* Stated task
Nothing may be dropped or altered: reproduce all the data.

* Data
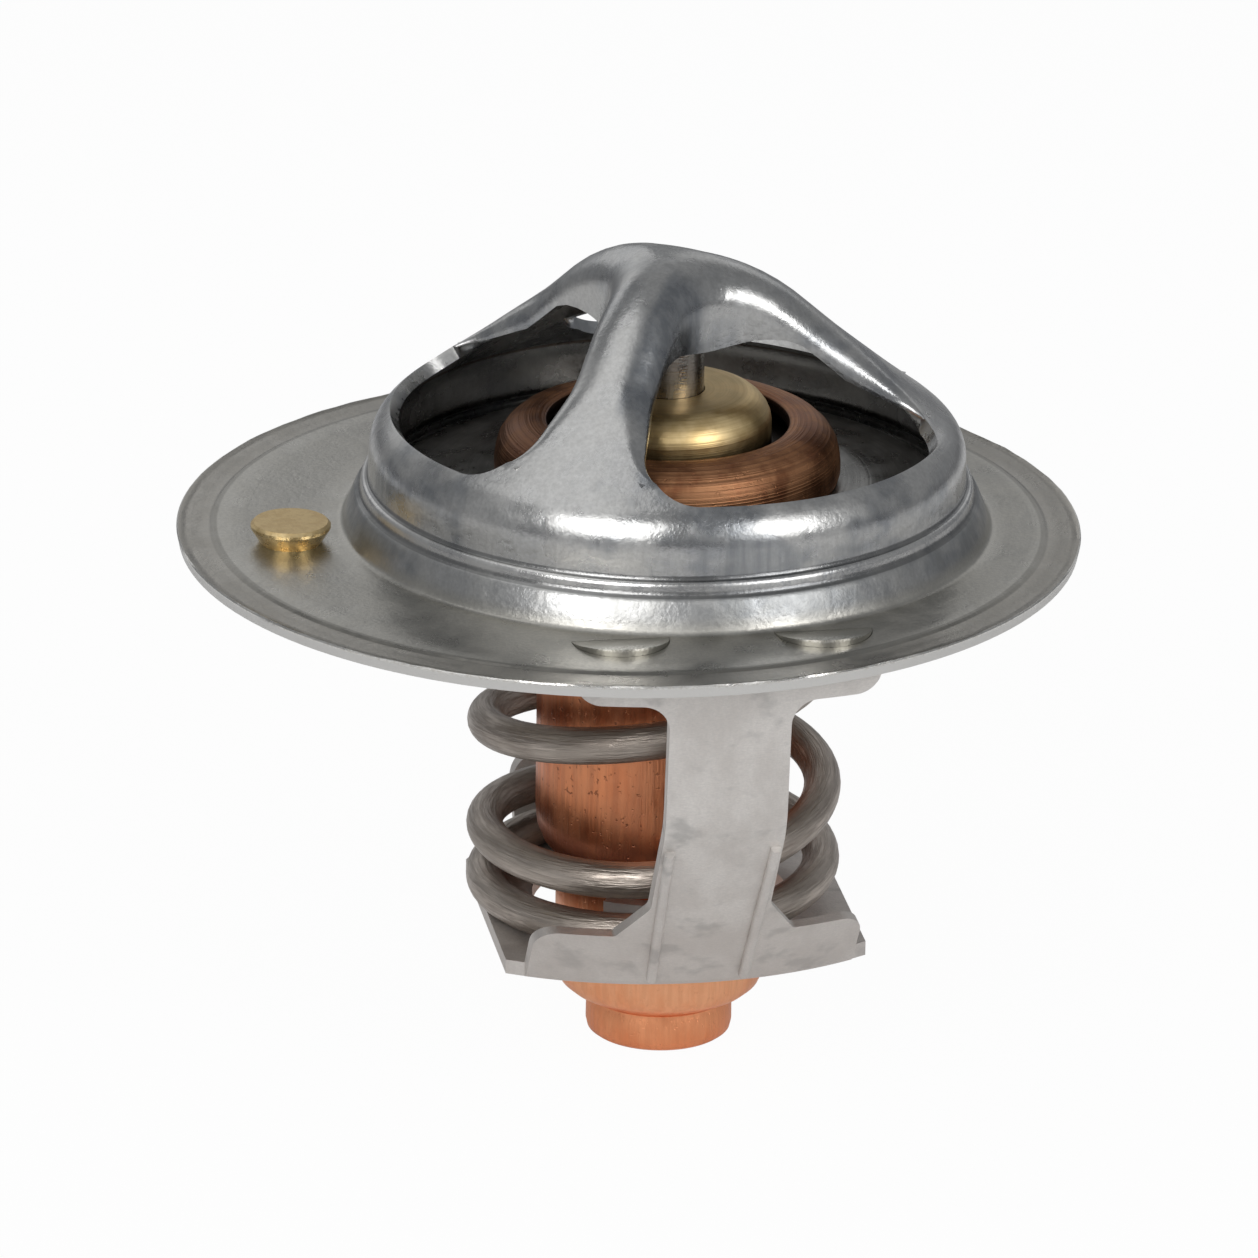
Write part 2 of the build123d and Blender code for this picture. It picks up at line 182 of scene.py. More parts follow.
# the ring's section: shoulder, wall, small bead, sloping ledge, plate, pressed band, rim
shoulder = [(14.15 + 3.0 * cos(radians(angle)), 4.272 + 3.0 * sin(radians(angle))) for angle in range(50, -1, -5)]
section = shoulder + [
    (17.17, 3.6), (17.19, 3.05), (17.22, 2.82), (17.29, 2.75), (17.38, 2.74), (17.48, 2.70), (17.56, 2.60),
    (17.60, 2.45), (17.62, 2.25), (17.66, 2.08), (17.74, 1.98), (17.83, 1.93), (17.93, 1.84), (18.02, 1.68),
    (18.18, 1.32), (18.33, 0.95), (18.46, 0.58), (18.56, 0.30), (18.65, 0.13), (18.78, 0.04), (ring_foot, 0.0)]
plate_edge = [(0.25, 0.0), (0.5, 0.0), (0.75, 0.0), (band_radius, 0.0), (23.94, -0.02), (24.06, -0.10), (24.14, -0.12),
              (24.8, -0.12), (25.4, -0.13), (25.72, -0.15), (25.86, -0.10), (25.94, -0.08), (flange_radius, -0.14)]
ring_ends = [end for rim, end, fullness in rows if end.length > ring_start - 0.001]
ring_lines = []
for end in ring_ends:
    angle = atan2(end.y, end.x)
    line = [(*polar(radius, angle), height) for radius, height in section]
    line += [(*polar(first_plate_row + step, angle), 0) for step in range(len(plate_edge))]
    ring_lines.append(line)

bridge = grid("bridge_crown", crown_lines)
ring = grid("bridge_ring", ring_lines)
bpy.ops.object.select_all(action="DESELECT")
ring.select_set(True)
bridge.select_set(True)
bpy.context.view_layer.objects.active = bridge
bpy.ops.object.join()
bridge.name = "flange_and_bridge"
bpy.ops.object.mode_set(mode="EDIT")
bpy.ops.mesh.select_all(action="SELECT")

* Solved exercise
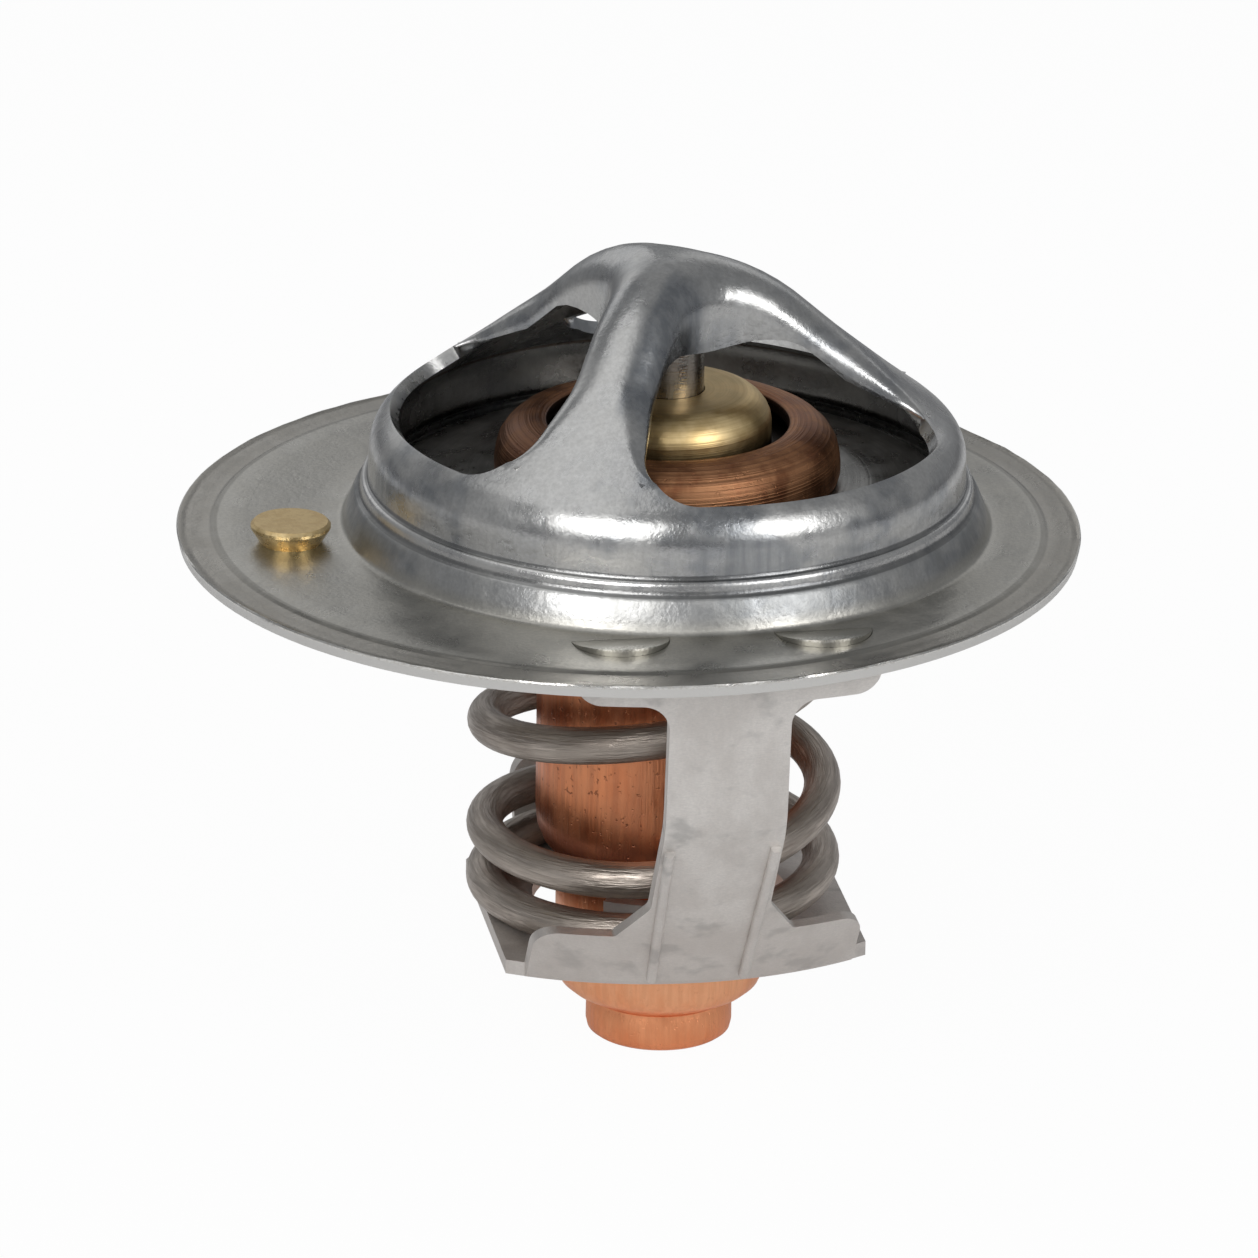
Write part 2 of the build123d and Blender code for this picture. It picks up at line 182 of scene.py. More parts follow.
# the ring's section: shoulder, wall, small bead, sloping ledge, plate, pressed band, rim
shoulder = [(14.15 + 3.0 * cos(radians(angle)), 4.272 + 3.0 * sin(radians(angle))) for angle in range(50, -1, -5)]
section = shoulder + [
    (17.17, 3.6), (17.19, 3.05), (17.22, 2.82), (17.29, 2.75), (17.38, 2.74), (17.48, 2.70), (17.56, 2.60),
    (17.60, 2.45), (17.62, 2.25), (17.66, 2.08), (17.74, 1.98), (17.83, 1.93), (17.93, 1.84), (18.02, 1.68),
    (18.18, 1.32), (18.33, 0.95), (18.46, 0.58), (18.56, 0.30), (18.65, 0.13), (18.78, 0.04), (ring_foot, 0.0)]
plate_edge = [(0.25, 0.0), (0.5, 0.0), (0.75, 0.0), (band_radius, 0.0), (23.94, -0.02), (24.06, -0.10), (24.14, -0.12),
              (24.8, -0.12), (25.4, -0.13), (25.72, -0.15), (25.86, -0.10), (25.94, -0.08), (flange_radius, -0.14)]
ring_ends = [end for rim, end, fullness in rows if end.length > ring_start - 0.001]
ring_lines = []
for end in ring_ends:
    angle = atan2(end.y, end.x)
    line = [(*polar(radius, angle), height) for radius, height in section]
    line += [(*polar(first_plate_row + step, angle), 0) for step in range(len(plate_edge))]
    ring_lines.append(line)

bridge = grid("bridge_crown", crown_lines)
ring = grid("bridge_ring", ring_lines)
bpy.ops.object.select_all(action="DESELECT")
ring.select_set(True)
bridge.select_set(True)
bpy.context.view_layer.objects.active = bridge
bpy.ops.object.join()
bridge.name = "flange_and_bridge"
bpy.ops.object.mode_set(mode="EDIT")
bpy.ops.mesh.select_all(action="SELECT")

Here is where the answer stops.